I don't think thats TOO long of a list. Some of those are MUST HAVES and other are it would be nice to go. In the mean time Devin and I are just working and doing classes and working on our cute little house :-) I am so thankful for all that we have and that I have a fantastic husband who supports me and loves me no matter what! My mom used to ask me if I would be happy being poor and not having everything I want and I would always tell her that I would always have everything I need. And its so true! My needs are always met. I have the best husband ever, I have a good job, and a beautiful home.

Wednesday, January 13, 2010

A few of my (maybe) favorite things!


Rebok easy tone!!!

So I have a few things on my "want" list. We ALL have them. Little, big, expensive, inexpensive... don't try to lie you know you have them too!
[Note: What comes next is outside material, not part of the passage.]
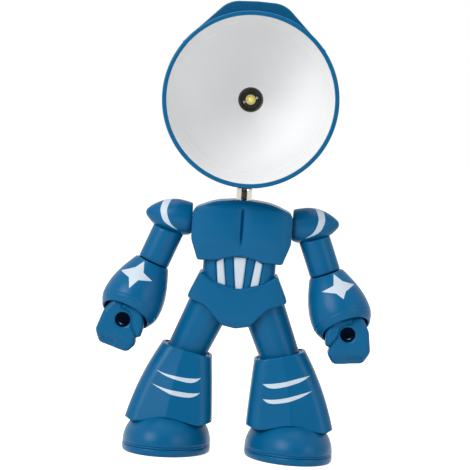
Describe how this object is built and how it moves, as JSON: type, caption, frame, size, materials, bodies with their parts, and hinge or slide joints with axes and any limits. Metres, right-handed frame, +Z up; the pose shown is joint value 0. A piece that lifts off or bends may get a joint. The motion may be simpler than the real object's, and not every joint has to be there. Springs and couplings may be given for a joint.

So here is what I am obsessing over right at this moment!....

Sunday, January 10, 2010

Is anyone out there?

Hello out there :-) I know I am talking to myself because we have no followers but thats okay- its a good place to journal life... obiviously I am VERY good at that ;-) The Holidays came and went all to quickly and now its back to life as usual. Christmas was fun because we spent it with Devin's family in New Mexico. I got to go ice skating and play in the snow and meet lots of Devin's extended family and friends. We spent the new year eating junk food (pizza, truffles... all the good stuff) and painting the back room in our house. Our house is starting to feel more like our home rather than a big project. I am still trying to figure out what furniture I want in our loft but that will come once the rest of our rooms get situated. I am trying to decide between a love sac (a big bean bag couch thing) or just a normal couch. We would make it into a game room except that we have our giant TV in there... anyway enough about that! One of our new year resolutions is to do our traveling within this next year/year and a half. After that we will probably start trying to have kids ( I know BIG shock! haha)... but we might wait a little longer than that but thats the plan for now. A lot of our friends are having kids right now but we are still young and we want to enjoy being together and traveling before we have a new addition. We are just trying to keep a plant alive for now ;-) First on our list for traveling is to Lake Tahoe. We will be doing that here within the next few weeks. Next on our list is Hawaii. We will be going there at the end of February. More things that are on our list but not totally currently planned are San Francisco (probs for Dev's b-day), Las Vegas, Seattle, Half Dome (sometime in August), North Carolina, New York, Italy and Europe... and Devin wants to go to Japan! Who knows if we will cross ALL of those off of our list but hopefully we will! As another year closes and another one begins Devin and I look forward to this brand new year ahead and we look back on our first year of marriage with fond memories (and some not so fun ones too hehe) but our lives are filled with blessings and we are thankful for what we have!